A robust accountability matrix is essential to make the Partnering Operating Model work in practice.

As responsibilities shift and become more integrated, clear definition of roles and ownership is critical. The accountability matrix establishes who is responsible for what across the end-to-end process landscape, ensuring transparency and avoiding duplication or gaps.

However, accountability is not only about structure. It is also about joint ownership of outcomes. GBS and corporate functions must collaborate closely to define priorities, develop innovation roadmaps, and monitor performance against shared KPIs.

This approach creates a governance model that combines clarity with flexibility.
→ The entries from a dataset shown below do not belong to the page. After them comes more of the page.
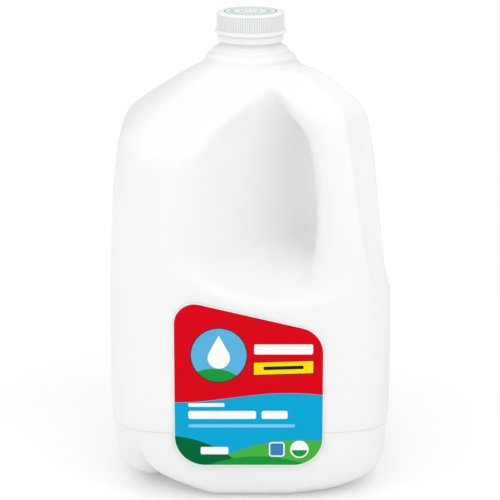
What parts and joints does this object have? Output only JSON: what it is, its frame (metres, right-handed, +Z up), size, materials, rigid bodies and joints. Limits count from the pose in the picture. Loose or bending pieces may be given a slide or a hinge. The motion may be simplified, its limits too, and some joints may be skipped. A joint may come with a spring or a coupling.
{
  "type": "milk jug",
  "caption": "Square-bodied plastic milk jug with a moulded corner handle, a ribbed screw cap and a die-cut front label.",
  "frame": {"origin": "on the neck's axis, at the surface the jug stands on", "axes": "+Z up along the neck, +X from the neck towards the handle's corner, so the XZ plane is the mould's parting plane; the front face with the label looks along (1, -1, 0)"},
  "size_m": [0.1941, 0.1936, 0.2591],
  "materials": {
    "jug_body": "satin, opaque white blow-moulded polyethylene",
    "cap": "satin white injection-moulded plastic",
    "front_label": "satin printed film with a thin white border"
  },
  "bodies": {
    "root": {"jug_body": "jug_body", "cap": "cap", "front_label": "front_label"}
  },
  "joints": []
}
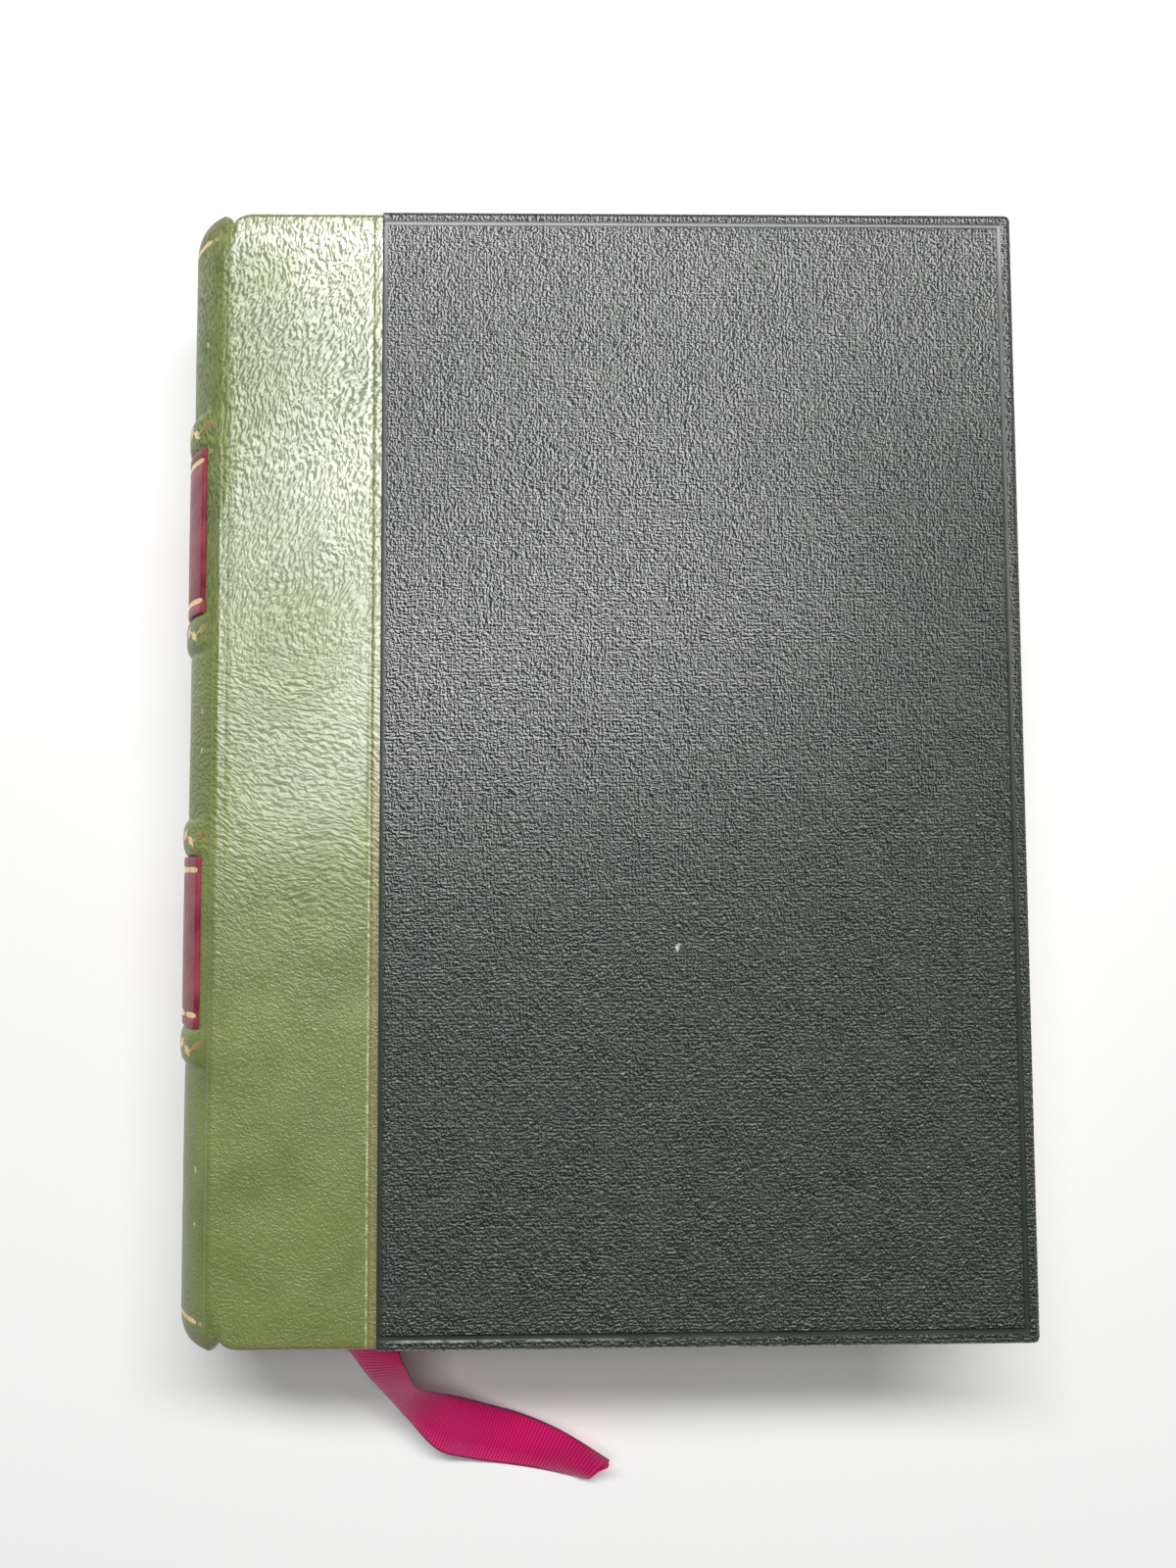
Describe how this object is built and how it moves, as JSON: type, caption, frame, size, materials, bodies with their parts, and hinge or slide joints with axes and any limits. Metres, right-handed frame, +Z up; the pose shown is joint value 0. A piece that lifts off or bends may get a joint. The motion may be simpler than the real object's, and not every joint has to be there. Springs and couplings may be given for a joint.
{
  "type": "hardback book",
  "caption": "Closed quarter-leather hardback book with a rounded spine, raised bands, blank labels, opening covers and a ribbon marker.",
  "frame": {"origin": "centre of the back cover's outer face, midway between joint and fore-edge and between head and tail", "axes": "+Z up from the back cover through the front cover, +Y towards the head, +X from the spine towards the fore-edge"},
  "size_m": [0.1611, 0.2537, 0.036],
  "materials": {
    "pages": "cut edges of cream book paper",
    "endpaper": "plain cream endpaper",
    "ribbon": "satin ribbon with a woven rib",
    "lining": "linen and paper spine lining",
    "board": "grey millboard",
    "green_leather": "polished olive green leather with a fine grain",
    "label_leather": "thin maroon leather, polished",
    "side_cloth": "embossed black-green leathercloth",
    "endband": "silk sewn over a cord",
    "gilt": "gold leaf tooling, a little rubbed"
  },
  "bodies": {
    "text_block": {"text_block": "pages", "front_flyleaf": "endpaper", "back_flyleaf": "endpaper", "ribbon_marker": "ribbon", "spine_lining": "lining", "raised_band_1": "board", "raised_band_2": "board", "raised_band_3": "board", "raised_band_4": "board", "spine_leather": "green_leather", "upper_label": "label_leather", "lower_label": "label_leather", "head_endband": "endband", "tail_endband": "endband"},
    "front_cover": {"front_board": "board", "front_leather": "green_leather", "front_cloth": "side_cloth", "front_pastedown": "endpaper"},
    "back_cover": {"back_board": "board", "back_leather": "green_leather", "back_cloth": "side_cloth", "back_pastedown": "endpaper"}
  },
  "joints": [
    {"name": "front_hinge", "type": "hinge", "parent": "text_block", "child": "front_cover", "pos_m": [-0.0745, 0, 0.0362], "axis": [0, -1, 0], "range_deg": [0, 180]},
    {"name": "back_hinge", "type": "hinge", "parent": "text_block", "child": "back_cover", "pos_m": [-0.0745, 0, -0.0002], "axis": [0, 1, 0], "range_deg": [0, 180]}
  ]
}
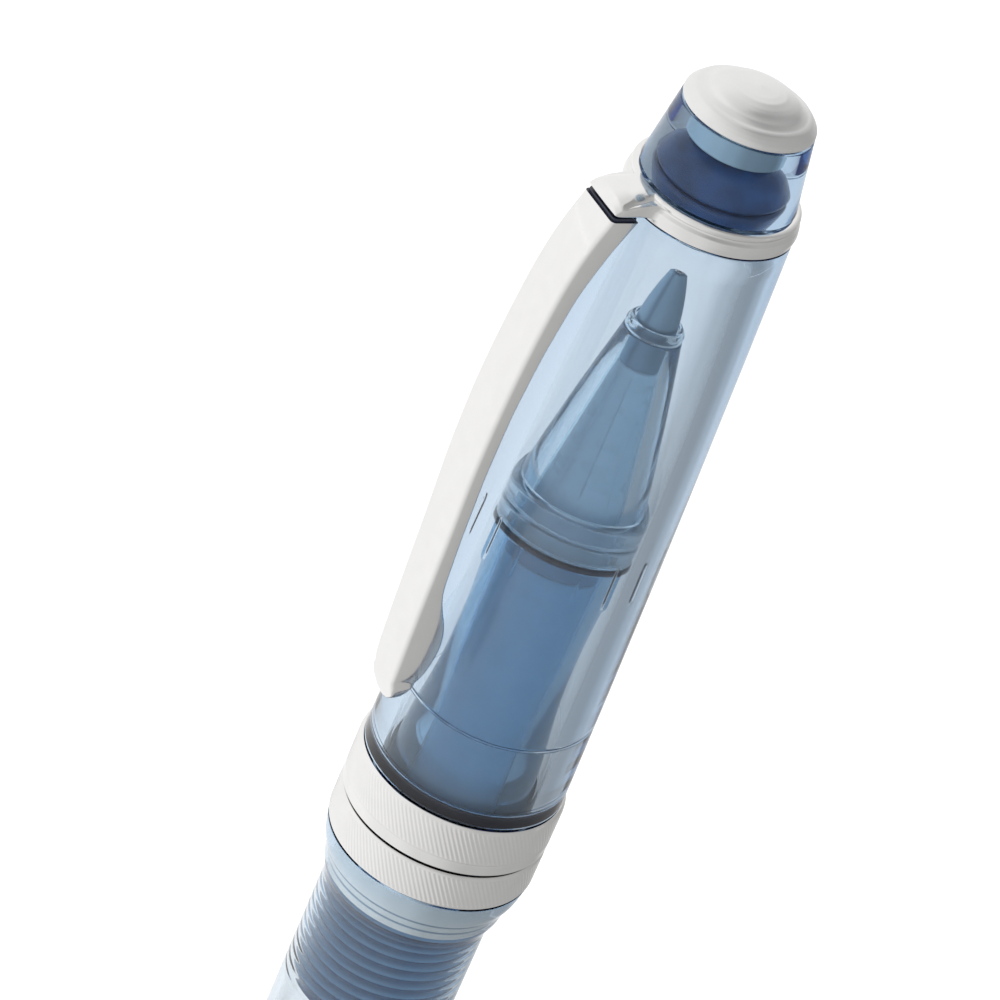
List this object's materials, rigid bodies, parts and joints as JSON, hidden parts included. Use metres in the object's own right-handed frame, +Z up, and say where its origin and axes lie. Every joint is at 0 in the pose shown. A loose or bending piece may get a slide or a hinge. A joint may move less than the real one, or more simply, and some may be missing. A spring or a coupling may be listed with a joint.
{
  "type": "gel pen",
  "caption": "Capped gel pen with a clear pale blue resin cap and barrel, knurled plated bands, a plated spring clip and a satin domed cap top.",
  "frame": {"origin": "centre of the flat end face of the barrel plug, on the pen's axis", "axes": "+Z up the pen's axis from the barrel's end to the cap's top; -Y is the side the clip is on"},
  "size_m": [0.013, 0.0159, 0.1373],
  "materials": {
    "clear_resin": "clear, polished, pale blue tint",
    "blue_resin": "clear, polished, blue tint",
    "dark_resin": "clear, polished, dark blue tint",
    "pale_blue_plastic": "smooth, pale blue",
    "black_plastic": "smooth, black",
    "plating": "bright plating",
    "satin_metal": "satin",
    "steel": "fine ground",
    "carbide": "polished",
    "ink": "wet, dark blue",
    "grease": "soft, cloudy"
  },
  "bodies": {
    "barrel": {"barrel_shell": "clear_resin", "barrel_plug": "satin_metal"},
    "spring": {"refill_spring": "steel"},
    "section": {"section_body": "blue_resin", "thread_sleeve": "dark_resin", "section_band": "plating", "cap_seal": "black_plastic", "grip_collar": "blue_resin", "grip_ring": "dark_resin", "nose_cone": "blue_resin", "nose_ring": "blue_resin"},
    "refill": {"refill_tube": "pale_blue_plastic", "refill_ink": "ink", "refill_follower": "grease", "refill_rear_plug": "pale_blue_plastic", "refill_tip_holder": "pale_blue_plastic", "refill_tip": "steel"},
    "ball": {"refill_ball": "carbide"},
    "insert": {"cap_insert": "black_plastic"},
    "cap": {"cap_shell": "clear_resin", "cap_liner": "clear_resin", "cap_band": "plating", "clip_ring": "plating", "finial_base": "dark_resin", "finial_stem": "satin_metal", "finial_collar": "clear_resin", "finial_dome": "satin_metal"},
    "clip": {"clip_arm": "plating"}
  },
  "joints": [
    {"name": "section_advance", "type": "slide", "parent": "barrel", "child": "spring", "axis": [0, 0, 1], "range_m": [0, 0.00675], "deforming": ["refill_spring"]},
    {"name": "section_unscrew", "type": "hinge", "parent": "spring", "child": "section", "pos_m": [0, 0, 0.085], "axis": [0, 0, 1], "range_deg": [0, 3240]},
    {"name": "refill_cushion", "type": "slide", "parent": "section", "child": "refill", "axis": [0, 0, 1], "range_m": [-0.0015, 0], "stiffness_N_per_m": 400, "springref_m": 0.001, "deforming": ["refill_spring"]},
    {"name": "ball_roll", "type": "hinge", "parent": "refill", "child": "ball", "pos_m": [0, 0, 0.1249], "axis": [1, 0, 0], "continuous": true},
    {"name": "cap_pull", "type": "slide", "parent": "section", "child": "insert", "axis": [0, 0, 1], "range_m": [0, 0.045]},
    {"name": "cap_turn", "type": "hinge", "parent": "insert", "child": "cap", "pos_m": [0, 0, 0.105], "axis": [0, 0, 1], "continuous": true},
    {"name": "clip_flex", "type": "hinge", "parent": "cap", "child": "clip", "pos_m": [0, -0.00595, 0.1296], "axis": [-1, 0, 0], "range_deg": [0, 6], "stiffness_Nm_per_rad": 1.2, "springref_deg": -1.72}
  ],
  "couplings": [
    {"joint": "section_unscrew", "follows": "section_advance", "rad_per_m": 8377.6}
  ]
}
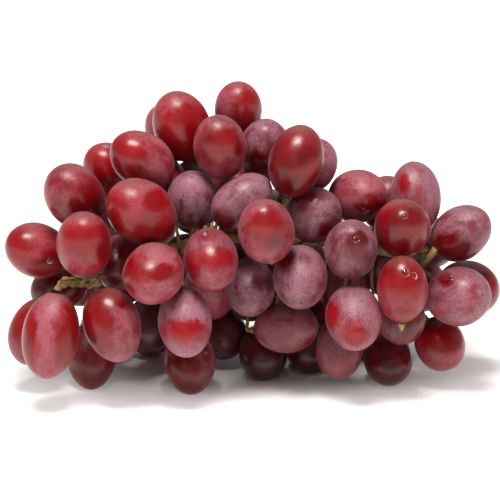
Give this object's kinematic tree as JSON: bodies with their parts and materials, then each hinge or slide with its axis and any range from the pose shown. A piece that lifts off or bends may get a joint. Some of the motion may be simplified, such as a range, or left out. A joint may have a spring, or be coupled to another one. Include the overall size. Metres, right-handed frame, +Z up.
{
  "type": "bunch of grapes",
  "caption": "A full bunch of elongated red table grapes lying on its side, with a dusty bloom on the skins and the branched stem glimpsed between the berries.",
  "frame": {"origin": "middle of the underside of the bunch, on the surface it lies on", "axes": "+X along the bunch, towards its thinner tip; +Y towards the back, where the cut stalk is; +Z up"},
  "size_m": [0.166, 0.0984, 0.1012],
  "materials": {
    "skin_red": "smooth waxy skin, bright red",
    "skin_bloom": "waxy skin under a pale rose bloom",
    "skin_deep": "waxy skin, deep maroon",
    "stem": "matt, fibrous, tan to olive"
  },
  "bodies": {
    "root": {"back_cluster_1": "skin_deep", "back_cluster_10": "skin_deep", "back_cluster_11": "skin_deep", "back_cluster_2": "skin_deep", "back_cluster_3": "skin_deep", "back_cluster_4": "skin_deep", "back_cluster_5": "skin_deep", "back_cluster_6": "skin_deep", "back_cluster_7": "skin_deep", "back_cluster_8": "skin_deep", "back_cluster_9": "skin_deep", "crown_berry_1": "skin_red", "crown_berry_2": "skin_red", "crown_berry_3": "skin_red", "crown_berry_4": "skin_red", "crown_berry_5": "skin_red", "crown_berry_6": "skin_red", "crown_berry_7": "skin_red", "crown_berry_8": "skin_red", "crown_berry_9": "skin_red", "foot_berry_1": "skin_deep", "foot_berry_2": "skin_deep", "foot_berry_3": "skin_deep", "foot_berry_4": "skin_deep", "foot_berry_5": "skin_deep", "foot_berry_6": "skin_deep", "foot_berry_7": "skin_deep", "foot_berry_8": "skin_deep", "left_shoulder_berry_1": "skin_red", "left_shoulder_berry_2": "skin_red", "left_shoulder_berry_3": "skin_red", "left_shoulder_berry_4": "skin_red", "left_shoulder_berry_5": "skin_red", "left_tip_berry_1": "skin_red", "left_tip_berry_2": "skin_red", "left_tip_berry_3": "skin_red", "left_tip_berry_4": "skin_red", "left_tip_berry_5": "skin_red", "left_tip_berry_6": "skin_red", "left_tip_berry_7": "skin_red", "middle_berry_1": "skin_bloom", "middle_berry_2": "skin_bloom", "middle_berry_3": "skin_bloom", "middle_berry_4": "skin_bloom", "middle_berry_5": "skin_bloom", "middle_berry_6": "skin_bloom", "middle_berry_7": "skin_bloom", "middle_berry_8": "skin_bloom", "rachis": "stem", "right_shoulder_berry_1": "skin_red", "right_shoulder_berry_2": "skin_red", "right_shoulder_berry_3": "skin_red", "right_shoulder_berry_4": "skin_red", "right_tip_berry_1": "skin_bloom", "right_tip_berry_2": "skin_bloom", "right_tip_berry_3": "skin_bloom", "right_tip_berry_4": "skin_bloom", "right_tip_berry_5": "skin_bloom", "right_tip_berry_6": "skin_bloom", "right_tip_berry_7": "skin_bloom"}
  },
  "joints": []
}
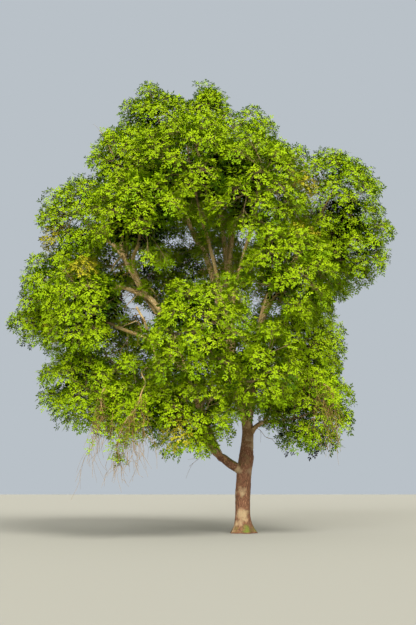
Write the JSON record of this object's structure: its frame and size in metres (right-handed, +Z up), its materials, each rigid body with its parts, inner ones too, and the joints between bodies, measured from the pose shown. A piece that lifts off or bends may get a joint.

It supports both operational stability and dynamic adaptation, enabling organizations to respond effectively to new challenges and opportunities.

The Path Forward: Empowered GBS

The transition to the Partnering Operating Model represents a significant step in the evolution of GBS. It requires organizations to rethink not only processes and technologies, but also mindsets and ways of working.

Leading organizations are already moving in this direction by empowering their GBS entities with greater autonomy and broader mandates. This empowerment allows GBS to take ownership of transformation initiatives, invest in capabilities, and proactively drive innovation.

The implications are profound:

·       GBS becomes a strategic partner, not a service provider

·       Processes are managed end to end, rather than in silos

·       Value is measured in business outcomes, not only cost savings

·       Leadership shifts from control to collaboration and co-creation

Closing Reflection

The evolution of Global Business Services is far from complete. Yet one thing is clear: the future of GBS lies in its ability to connect strategy with execution. The Partnering Operating Model provides a compelling framework for this transformation. It positions GBS at the center of the enterprise, where it can orchestrate processes, leverage data, and drive innovation at scale. For organizations willing to embrace this model, the rewards are significant. GBS becomes not only a platform for efficiency, but a lever for strategic advantage.